Your objective
A line counts if it contains the word "with" at least once. State how many such lines the records contain, giving the number alone.
++++ Records to process ++++
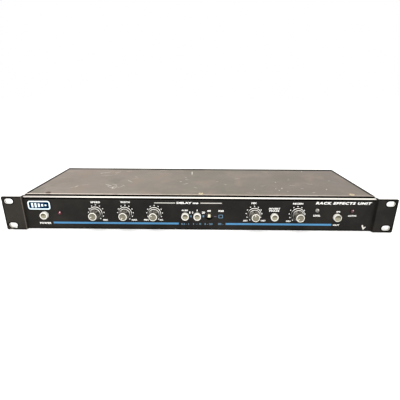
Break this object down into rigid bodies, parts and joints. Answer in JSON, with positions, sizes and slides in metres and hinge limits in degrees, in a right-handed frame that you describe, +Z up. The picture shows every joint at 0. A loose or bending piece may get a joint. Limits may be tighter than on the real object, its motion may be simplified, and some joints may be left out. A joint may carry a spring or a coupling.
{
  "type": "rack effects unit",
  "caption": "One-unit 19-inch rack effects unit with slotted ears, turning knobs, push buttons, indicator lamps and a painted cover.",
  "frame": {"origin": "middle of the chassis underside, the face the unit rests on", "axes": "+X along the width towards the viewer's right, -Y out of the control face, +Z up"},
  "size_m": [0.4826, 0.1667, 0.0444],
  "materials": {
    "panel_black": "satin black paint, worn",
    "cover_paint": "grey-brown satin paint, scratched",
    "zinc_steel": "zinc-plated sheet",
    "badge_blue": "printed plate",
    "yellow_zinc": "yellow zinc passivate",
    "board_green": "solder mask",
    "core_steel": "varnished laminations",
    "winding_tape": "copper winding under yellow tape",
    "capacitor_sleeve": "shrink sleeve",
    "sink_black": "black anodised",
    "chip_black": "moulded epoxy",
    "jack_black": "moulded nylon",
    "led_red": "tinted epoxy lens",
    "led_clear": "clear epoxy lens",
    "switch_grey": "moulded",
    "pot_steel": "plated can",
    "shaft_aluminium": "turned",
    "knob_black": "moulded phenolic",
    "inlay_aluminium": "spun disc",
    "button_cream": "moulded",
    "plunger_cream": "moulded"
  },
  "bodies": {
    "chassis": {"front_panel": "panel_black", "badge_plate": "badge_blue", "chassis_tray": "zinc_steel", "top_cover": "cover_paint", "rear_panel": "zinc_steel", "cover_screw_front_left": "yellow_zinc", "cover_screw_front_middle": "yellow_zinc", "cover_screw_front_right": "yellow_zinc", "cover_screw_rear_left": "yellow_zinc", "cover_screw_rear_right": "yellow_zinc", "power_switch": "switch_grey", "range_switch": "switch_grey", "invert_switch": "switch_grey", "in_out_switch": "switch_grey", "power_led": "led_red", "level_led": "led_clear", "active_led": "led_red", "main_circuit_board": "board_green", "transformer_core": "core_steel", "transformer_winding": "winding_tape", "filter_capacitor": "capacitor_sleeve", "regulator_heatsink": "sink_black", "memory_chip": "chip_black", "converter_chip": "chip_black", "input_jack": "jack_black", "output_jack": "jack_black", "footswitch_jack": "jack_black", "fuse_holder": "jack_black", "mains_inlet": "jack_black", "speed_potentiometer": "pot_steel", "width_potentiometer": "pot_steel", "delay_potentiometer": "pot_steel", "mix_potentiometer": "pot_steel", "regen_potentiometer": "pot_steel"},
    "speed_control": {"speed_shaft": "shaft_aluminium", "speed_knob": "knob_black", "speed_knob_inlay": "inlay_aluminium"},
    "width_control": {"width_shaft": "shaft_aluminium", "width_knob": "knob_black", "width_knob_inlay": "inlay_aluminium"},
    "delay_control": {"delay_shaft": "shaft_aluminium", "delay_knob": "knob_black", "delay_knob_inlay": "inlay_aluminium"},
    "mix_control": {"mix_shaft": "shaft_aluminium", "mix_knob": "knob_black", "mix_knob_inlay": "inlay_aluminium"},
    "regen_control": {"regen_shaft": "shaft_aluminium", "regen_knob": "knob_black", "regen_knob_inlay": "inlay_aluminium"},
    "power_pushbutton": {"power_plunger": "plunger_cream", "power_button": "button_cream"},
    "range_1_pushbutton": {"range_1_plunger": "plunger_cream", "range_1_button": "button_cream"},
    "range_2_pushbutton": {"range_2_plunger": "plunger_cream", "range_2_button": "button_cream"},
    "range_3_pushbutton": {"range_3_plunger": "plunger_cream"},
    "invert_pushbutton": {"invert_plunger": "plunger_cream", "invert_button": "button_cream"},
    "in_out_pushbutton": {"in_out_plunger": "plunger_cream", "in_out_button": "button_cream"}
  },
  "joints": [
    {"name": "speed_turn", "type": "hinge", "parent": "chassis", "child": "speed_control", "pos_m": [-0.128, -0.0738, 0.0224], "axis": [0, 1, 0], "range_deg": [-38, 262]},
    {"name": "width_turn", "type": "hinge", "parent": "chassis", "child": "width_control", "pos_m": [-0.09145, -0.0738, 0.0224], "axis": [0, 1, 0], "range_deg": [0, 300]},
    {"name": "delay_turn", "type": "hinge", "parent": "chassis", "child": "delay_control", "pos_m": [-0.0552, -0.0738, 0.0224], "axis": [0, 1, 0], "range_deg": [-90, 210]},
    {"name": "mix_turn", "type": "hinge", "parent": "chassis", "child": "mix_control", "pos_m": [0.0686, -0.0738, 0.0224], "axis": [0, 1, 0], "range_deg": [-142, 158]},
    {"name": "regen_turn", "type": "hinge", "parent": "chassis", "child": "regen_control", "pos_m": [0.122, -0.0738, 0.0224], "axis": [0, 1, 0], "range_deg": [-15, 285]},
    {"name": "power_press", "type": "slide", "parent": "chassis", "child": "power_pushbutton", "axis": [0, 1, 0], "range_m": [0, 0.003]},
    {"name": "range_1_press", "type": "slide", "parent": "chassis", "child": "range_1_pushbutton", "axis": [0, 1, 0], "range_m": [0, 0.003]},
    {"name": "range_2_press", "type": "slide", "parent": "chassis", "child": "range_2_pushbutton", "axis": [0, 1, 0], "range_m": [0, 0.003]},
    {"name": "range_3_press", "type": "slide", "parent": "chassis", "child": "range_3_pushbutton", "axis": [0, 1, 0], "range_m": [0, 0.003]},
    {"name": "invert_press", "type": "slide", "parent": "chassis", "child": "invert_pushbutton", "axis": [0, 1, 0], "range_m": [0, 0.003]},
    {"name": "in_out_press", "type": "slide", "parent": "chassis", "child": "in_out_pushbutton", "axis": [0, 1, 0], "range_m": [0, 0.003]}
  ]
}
++++
++++ Records to process ++++
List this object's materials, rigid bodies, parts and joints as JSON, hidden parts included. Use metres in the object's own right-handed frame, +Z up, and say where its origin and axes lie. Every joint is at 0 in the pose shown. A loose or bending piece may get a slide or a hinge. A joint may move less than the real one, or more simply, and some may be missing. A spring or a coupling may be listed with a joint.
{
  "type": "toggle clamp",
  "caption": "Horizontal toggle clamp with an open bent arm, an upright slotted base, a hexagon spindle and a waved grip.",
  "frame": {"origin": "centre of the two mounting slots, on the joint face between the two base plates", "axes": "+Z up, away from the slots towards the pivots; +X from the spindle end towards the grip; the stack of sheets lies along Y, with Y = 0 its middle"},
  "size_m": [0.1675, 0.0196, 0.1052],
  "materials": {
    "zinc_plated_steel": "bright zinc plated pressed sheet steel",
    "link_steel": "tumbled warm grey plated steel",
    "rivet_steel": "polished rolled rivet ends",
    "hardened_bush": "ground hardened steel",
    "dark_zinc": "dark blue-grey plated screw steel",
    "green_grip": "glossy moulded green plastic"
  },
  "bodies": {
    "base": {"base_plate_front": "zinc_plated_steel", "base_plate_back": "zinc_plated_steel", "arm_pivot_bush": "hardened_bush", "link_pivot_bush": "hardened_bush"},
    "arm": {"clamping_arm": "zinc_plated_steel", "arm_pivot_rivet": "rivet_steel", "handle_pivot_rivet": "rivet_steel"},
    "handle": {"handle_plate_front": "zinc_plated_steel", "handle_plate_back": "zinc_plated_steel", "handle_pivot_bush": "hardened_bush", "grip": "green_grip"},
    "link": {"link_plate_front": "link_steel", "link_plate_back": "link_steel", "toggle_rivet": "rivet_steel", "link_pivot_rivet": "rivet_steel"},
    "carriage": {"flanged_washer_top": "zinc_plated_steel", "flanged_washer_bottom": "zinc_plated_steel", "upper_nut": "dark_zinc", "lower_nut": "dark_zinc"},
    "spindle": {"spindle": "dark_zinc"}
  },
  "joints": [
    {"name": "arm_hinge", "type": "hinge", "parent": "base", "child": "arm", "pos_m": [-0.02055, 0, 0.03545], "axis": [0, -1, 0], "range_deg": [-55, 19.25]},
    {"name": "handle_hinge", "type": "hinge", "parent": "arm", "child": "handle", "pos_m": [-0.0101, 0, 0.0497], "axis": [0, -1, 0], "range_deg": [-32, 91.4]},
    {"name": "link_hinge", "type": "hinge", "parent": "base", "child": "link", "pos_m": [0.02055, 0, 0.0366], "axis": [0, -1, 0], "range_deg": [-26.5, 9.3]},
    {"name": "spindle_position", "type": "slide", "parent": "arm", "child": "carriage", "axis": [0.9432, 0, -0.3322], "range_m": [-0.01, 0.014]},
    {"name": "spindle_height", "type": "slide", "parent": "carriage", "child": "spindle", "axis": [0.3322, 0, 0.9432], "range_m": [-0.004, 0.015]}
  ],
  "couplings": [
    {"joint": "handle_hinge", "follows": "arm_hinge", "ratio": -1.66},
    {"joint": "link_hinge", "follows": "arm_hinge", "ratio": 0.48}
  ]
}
++++
Task result
5